Is a lower beta always safer?
Lower beta means lower sensitivity to market swings, but it does not mean the asset is risk-free. A stock can have a low beta and still carry significant company-specific (unsystematic) risk from earnings surprises, management changes, or industry shifts. Beta only measures systematic risk. Additionally, a very low portfolio beta may limit your gains during strong bull markets. True safety also requires considering the credit quality, liquidity, and diversification of your holdings.
How is portfolio beta different from individual stock beta?
Individual stock beta measures one security's sensitivity to the market. Portfolio beta is the weighted average of all your holdings' betas and represents the overall market sensitivity of your combined investments. Because diversification reduces unsystematic risk but not systematic risk, your portfolio beta captures the remaining market exposure after diversification. A portfolio of 20 stocks with an average beta of 1.2 will behave roughly like a single instrument with beta 1.2 versus the benchmark.
Can portfolio beta change over time?
Yes, in two ways. First, the individual betas of your holdings shift as companies change their capital structure, business mix, or industry dynamics. A company that takes on more debt typically sees its beta rise. Second, as your asset prices change, the weights shift even if you make no trades, which changes the weighted-average beta. It is good practice to recalculate portfolio beta whenever you rebalance or at regular intervals (quarterly is common for active investors).
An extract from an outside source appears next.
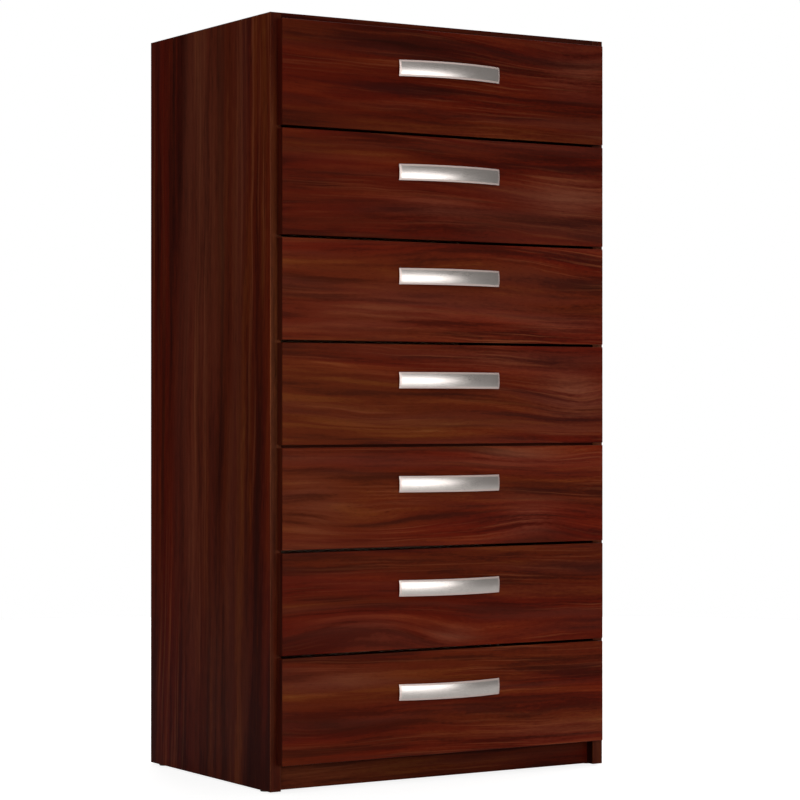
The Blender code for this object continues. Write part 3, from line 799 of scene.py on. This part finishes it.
def make_back_pins():
    """Pins up both edges of the back sheets, and along their top and the bottom panel."""
    draw = random.Random(4)
    low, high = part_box("back_sheet_lower")
    inset = REBATE_WIDTH / 2
    places = []
    rows = int((BACK_TOP_Z - low.z) / PIN_SPACING)
    for row in range(rows + 1):
        z = low.z + PIN_FOOT + row * (BACK_TOP_Z - low.z - PIN_MARGIN) / rows
        for x in (low.x + inset, high.x - inset):
            spot = Vector((x, high.y, z + draw.uniform(-PIN_SCATTER, PIN_SCATTER)))
            places.append(pointing(spot, (0, 1, 0)))
    for column in range(1, PIN_GAPS_ACROSS):
        x = low.x + column * (high.x - low.x) / PIN_GAPS_ACROSS
        for z in (BACK_TOP_Z - inset, BASE_UNDER_Z + PIN_LOW_ROW):
            spot = Vector((x + draw.uniform(-PIN_SCATTER, PIN_SCATTER), high.y, z))
            places.append(pointing(spot, (0, 1, 0)))
    finished(scattered("back_pins", PIN_HEAD, places, ZINC), "carcass", "handle_metal")


def make_corner_blocks():
    """Small plastic blocks behind the plinth that hold it to the bottom panel."""
    size = Vector(BLOCK_SIZE)
    bm = bmesh.new()
    for x in BLOCK_PLACES:
        centre = Vector((x, PLINTH_BACK_Y + FIT_GAP + size.y / 2, BASE_UNDER_Z - FIT_GAP - size.z / 2))
        add_to(bm, box_mesh(centre - size / 2, centre + size / 2, BLOCK_ROUND))
    finished(as_object("plinth_blocks", bm, PALE_PLASTIC), "carcass", "runner_plastic")


def make_carcass_cams():
    """Cam fittings under the top panel and under the bottom panel, next to each side."""
    places = []
    for label, side in SIDES:
        for y in (CARCASS_Y + CARCASS_CAM_FRONT, REAR_Y - CARCASS_CAM_REAR):
            x = side * (INNER_X - CARCASS_CAM_INSET)
            for z, turn in ((top_low.z, 0.3), (BASE_UNDER_Z, 1.0)):
                places.append(pointing(Vector((x, y, z)), (0, 0, -1), turn))
    finished(scattered("carcass_cams", CAM_DISC, places, ZINC), "carcass", "handle_metal")


# ---------------------------------------------------------------- drawers
def make_front(number):
    node = "drawer_%d_front" % number
    low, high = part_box(node)
    piece = as_object(node + "_board", box_mesh(low, high, EDGE_ROUND),
                      front_material(number), SHADED_END_TAPE, SHADED_LEVEL_TAPE)
    sheet_bottom, sheet_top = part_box("drawer_%d_bottom" % number)
    groove = box_mesh((sheet_bottom.x - FIT_GAP, sheet_bottom.y - FIT_GAP, sheet_bottom.z - FIT_GAP),
                      (sheet_top.x + FIT_GAP, high.y + BOX_WALL, sheet_top.z + FIT_GAP))
    carve(piece, [groove])

    def rule(normal, centre):
        if flat_towards(normal, X):
            return FRONT_ENDS
        return FRONT_LEVELS if flat_towards(normal, Z) else FACE
    paint(piece, rule)
    finished(piece, "drawer_%d" % number, "front_laminate", node)


def spaced(length, rim, inner):
    """Places along a length: close together over the rims, then even."""
    near = [rim * share for share in RIM_STEPS]
    places = [-length / 2 + step for step in near]
    start = length / 2 - near[-1]
    places += [-start + 2 * start * (step + 1) / (inner + 1) for step in range(inner)]
    places += [length / 2 - step for step in reversed(near)]
    return places


def handle_outline(length, height):
    """How far the outer face stands off at each place: bow, crown and a chamfered rim."""
    radius = ((length / 2) ** 2 + HANDLE_BOW ** 2) / (2 * HANDLE_BOW)

    def offset(along, across):
        bow = math.sqrt(radius ** 2 - along ** 2) - (radius - HANDLE_BOW)
        crown = HANDLE_CROWN * (1 - (2 * across / height) ** 2)
        border = min(length / 2 - abs(along), height / 2 - abs(across))
        drop = RIM_DROP * max(0.0, 1 - border / RIM_WIDTH)
        return bow + crown - drop
    return offset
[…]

What beta should I target for my portfolio?
It depends on your risk tolerance, investment horizon, and market view. Aggressive growth investors often target a portfolio beta between 1.2 and 1.5. Balanced investors often aim for a beta close to 1.0. Conservative or income-focused investors may prefer a beta between 0.4 and 0.8. Retirees drawing income from a portfolio often prefer even lower betas to reduce sequence-of-returns risk. There is no universally correct beta; the right number is the one that lets you stay invested through market downturns without panic-selling.